Kaya's Pumpkin Cookies

Delicious, fruity cookies, perfect for October!

Something about this fall has just been totally lovely. It's the first one where I've really felt like I've gotten to enjoy it in a long time, probably because I'm not living in a city or working crazy retail hours. Or, I don't really know what happened last year, honestly, but whatever. This fall has been great! And it wouldn't be fall without doing something with pumpkin. Obviously.

Yes, I'm one of those people who can't get enough of pumpkin products in the fall, sue me. And while pumpkins weren't really something Kaya would have enjoyed snacking on in 1764 Oregon, they are and have been a staple - along with other squashes - of the Native foodways of New England for generations. Since Kaya's been living with me in New England, it seemed like a good idea to spend some time talking about food history on the other side of the continent.


Fun fact, pumpkins are native to the Americas. Actually, so are all squashes! Although the early history is difficult to trace, all squash is believed to predate human settlement of the Americas. After being domesticated in Mesoamerica, it spread into North America and became a staple food for many Native people and came - as it does today - in many shapes, sizes and flavors. Kaya's family relied mostly on hunting, fishing and gathering seasonal crops, but for the Native groups in my part of the world (and others further south), squash was an important part of their agriculture, often being grown alongside corn and beans as a way of companion planting. Because of this, they're collectively known as the Three Sisters. The corn provides a pole for the beans, which gives nitrogen to the soil, while the squash provide shade to keep the soil damp. The three also provide almost every essential nutrient the human body needs when eaten in balance together!

This practice wasn't exclusive to New England, but the pumpkin has definitely become one of our celebrated fruits, and in September and October, we have harvest festivals almost every weekend. After we baked the cookies - which are coming later, I promise! - my family and I headed out to one and brought Kaya along to take some pictures. I was worried we weren't going to have any leaves on the trees after the first week in October because everything's been so dry, but we've had plenty of pretty colors to look at.


Harvest festivals are full of lots of fun, but familiar stuff, which I'm sure most of you are at least passingly and probably intimately acquainted with. There's usually some arts and crafts for kids like painting pumpkins or making corn husk dolls. People sell their home made wares, hay rides, corn mazes, all that stuff. But this one had two fun deviations that I don't see too often. First there was old fashioned cider making...

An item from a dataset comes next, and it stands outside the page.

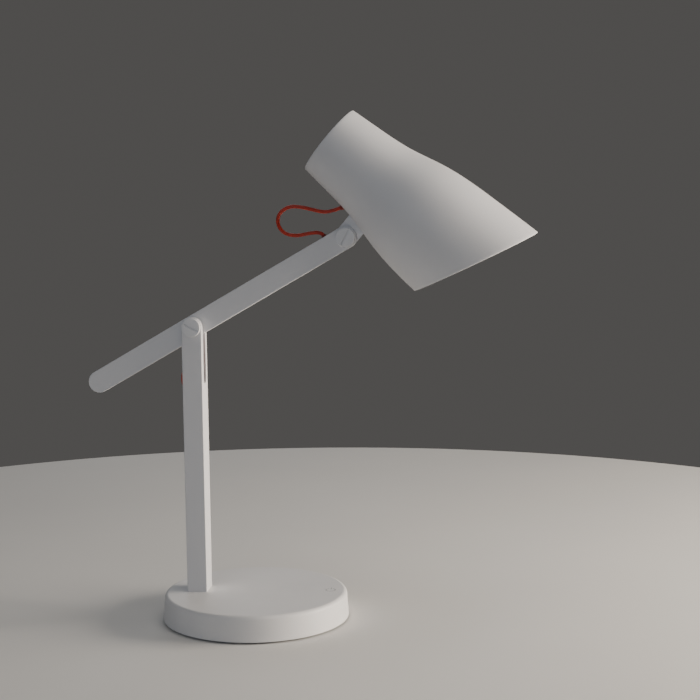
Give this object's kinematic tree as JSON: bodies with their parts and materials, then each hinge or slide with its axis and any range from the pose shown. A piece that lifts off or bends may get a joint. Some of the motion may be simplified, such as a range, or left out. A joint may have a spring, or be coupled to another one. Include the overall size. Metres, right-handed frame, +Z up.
{
  "type": "architect desk lamp",
  "caption": "Desk lamp with a weighted round base, forked post, pivoting flat arm, tilting slant-cut shade and a red lead looped across the joints.",
  "frame": {"origin": "on the table, under the centre of the round base", "axes": "+Z up, +X from the post towards the shade; the arm and shade move in the XZ plane and the hinge pins lie along Y"},
  "size_m": [0.4316, 0.18, 0.4861],
  "materials": {
    "white_shell": "fine satin moulded finish",
    "white_paint": "matte powder coat, cool white",
    "white_cap": "satin powder coat",
    "steel": "zinc plated",
    "iron": "machined casting",
    "foot_rubber": "matte",
    "red_cord": "satin silicone sheath",
    "black_lead": "satin",
    "grommet": "matte",
    "nylon": "natural",
    "brass": "turned",
    "aluminium": "die cast",
    "board": "solder mask",
    "led": "phosphor",
    "reflector": "vacuum metallised white",
    "opal": "opal diffuser",
    "module_plastic": "matte",
    "socket_plastic": "satin black",
    "mark": "printed grey"
  },
  "bodies": {
    "base": {"base_cover": "white_shell", "touch_symbol": "mark", "base_plate": "steel", "foot_ring": "foot_rubber", "ballast_weight": "iron", "base_plate_screws": "steel", "ballast_screws": "steel", "post_screws": "steel", "control_board": "board", "board_screws": "steel", "touch_electrode": "brass", "dc_socket": "socket_plastic", "socket_nut": "steel", "post": "white_paint", "post_lead": "red_cord", "inlet_lead": "black_lead", "elbow_screw": "white_cap", "elbow_cap_nut": "white_cap", "elbow_cord": "red_cord"},
    "arm": {"arm": "white_paint", "arm_cover": "white_paint", "arm_cover_screws": "steel", "elbow_bush": "brass", "elbow_washers": "nylon", "head_screw": "white_cap", "head_cap_nut": "white_cap", "elbow_grommet": "grommet", "arm_grommet": "grommet", "arm_lead": "red_cord", "head_cord": "red_cord"},
    "head": {"head_bracket": "white_paint", "head_washers": "nylon", "shade": "white_paint", "rear_cap": "white_paint", "shade_spider": "aluminium", "bracket_screws": "steel", "heat_sink": "aluminium", "led_board": "board", "leds": "led", "reflector": "reflector", "module_screws": "steel", "diffuser": "opal", "diffuser_ring": "module_plastic", "shade_grommet": "grommet", "shade_lead": "red_cord"}
  },
  "joints": [
    {"name": "elbow", "type": "hinge", "parent": "base", "child": "arm", "pos_m": [-0.056, 0, 0.284], "axis": [0, -1, 0], "range_deg": [-40, 35], "deforming": ["elbow_cord"]},
    {"name": "head_tilt", "type": "hinge", "parent": "arm", "child": "head", "pos_m": [0.09196, 0, 0.36853], "axis": [0, -1, 0], "range_deg": [-50, 45], "deforming": ["head_cord"]}
  ]
}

And then the really unique thing - they had a falconer doing a presentation with her birds! She brings them around to different events to teach people about birds of prey, and had her barn owl, a European horned owl, a Harris hawk and a Middle Eastern falcon. We learned a lot about how difficult it is to take care of birds of prey, including how important it is to regulate their body temperature and keeping them at the perfect temperature.

The birds were extremely expressive and a lot of fun to watch, but unfortunately, we didn't get to see them fly. There was a red tail hawk in the area, and the falconer was concerned about letting them fly while he was around. Birds of prey are fiercely territorial, and even owls can be hunted by a larger bird, making her barn owl a potential tasty snack. I didn't know that! It's kind of hard to imagine an owl being a victim of any other animal.

The birds were also incredibly photogenic!


So that was my little aside about what I did this weekend. Here's some more pictures of Kaya with some of the trees we walked by in town and at the festival!




When I got home, it was time for cookies. We turned again to the Cafe Mitsitam book for this recipe, and I'm glad we did. A lot of other pumpkin flavored baked goods are a little too sweet sometimes, or aren't actually pumpkin-y so much as just spiced and full of sugar. All of which are good things! But I like pumpkin by itself, and I think this recipe does a good job of highlighting the natural flavor instead of turning this into a spice cookie.

But I guess that's spoilers!

Like most cookies, you start off by separating your dry and wet ingredients and then adding them together. A half cup of room temperature butter is creamed with a cup of white sugar, and then a teaspoon of vanilla extract, one large egg, and a cup of pumpkin all get added in. Next, you gradually add in your dry ingredients - two cups of flour, a teaspoon of baking soda, 1/2 teaspoon of salt, 1/2 teaspoon of nutmeg, and 1/4 teaspoon of allspice - and you've basically got your dough!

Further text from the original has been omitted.